You’re now able to distinguish between reliability and validity, explain Cohen’s kappa and evaluate it. This statistic is very useful. Now that I understand how it works, I believe that it may be under-utilized when optimizing algorithms to a specific metric.

Frequently Asked Questions

What is Cohen’s kappa?

Cohen’s kappa is a statistical metric that measures the reliability of two raters rating the same thing, while taking into account the possibility that they could agree by chance. This allows Cohen’s kappa to determine the level of agreement between two raters.

How is Cohen’s kappa different from simple agreement?

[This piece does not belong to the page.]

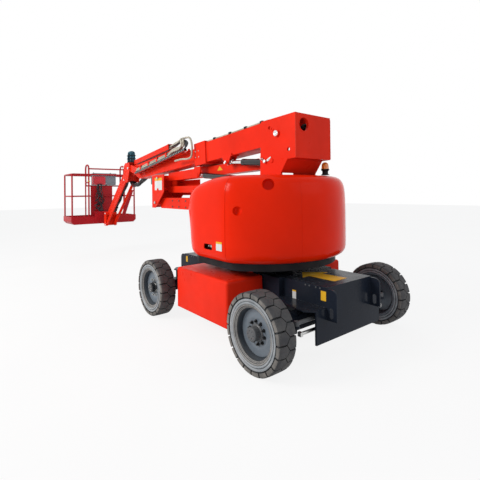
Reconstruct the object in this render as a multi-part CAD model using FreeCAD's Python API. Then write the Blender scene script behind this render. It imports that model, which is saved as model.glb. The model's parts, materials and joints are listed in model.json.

Simple agreement merely measures how many times two raters agree and divides that by the total number of ratings to produce a percentage. Cohen’s kappa goes one step further by accounting for the possibility of two raters agreeing by chance. As a result, simple agreement could overestimate the agreement between two raters.

What is the Cohen’s effect size for kappa?

Cohen’s effect size for kappa is a guideline to interpret the strength of agreement between two raters beyond chance. According to Cohen, a kappa value of 0.01–0.20 indicates a “slight” agreement, 0.21–0.40 is “fair,” 0.41–0.60 is “moderate,” 0.61–0.80 is “substantial” and 0.81–1.00 is an “almost perfect” agreement.

What does a high kappa score mean?

A high kappa score means that there is strong agreement between raters, or classification systems —beyond what would be expected by chance. In practical terms, this indicates that the raters are consistently making similar decisions or judgments.

What are acceptable kappa values?

Determining whether a kappa value is acceptable depends on the context. In most research settings, 0.60 or higher is considered satisfactory, but more rigorous fields may require 0.70 or above.

What does a negative kappa value mean?

When using Cohen’s kappa, a negative value means that there’s less agreement than random chance. This suggests the two raters are in disagreement with each other.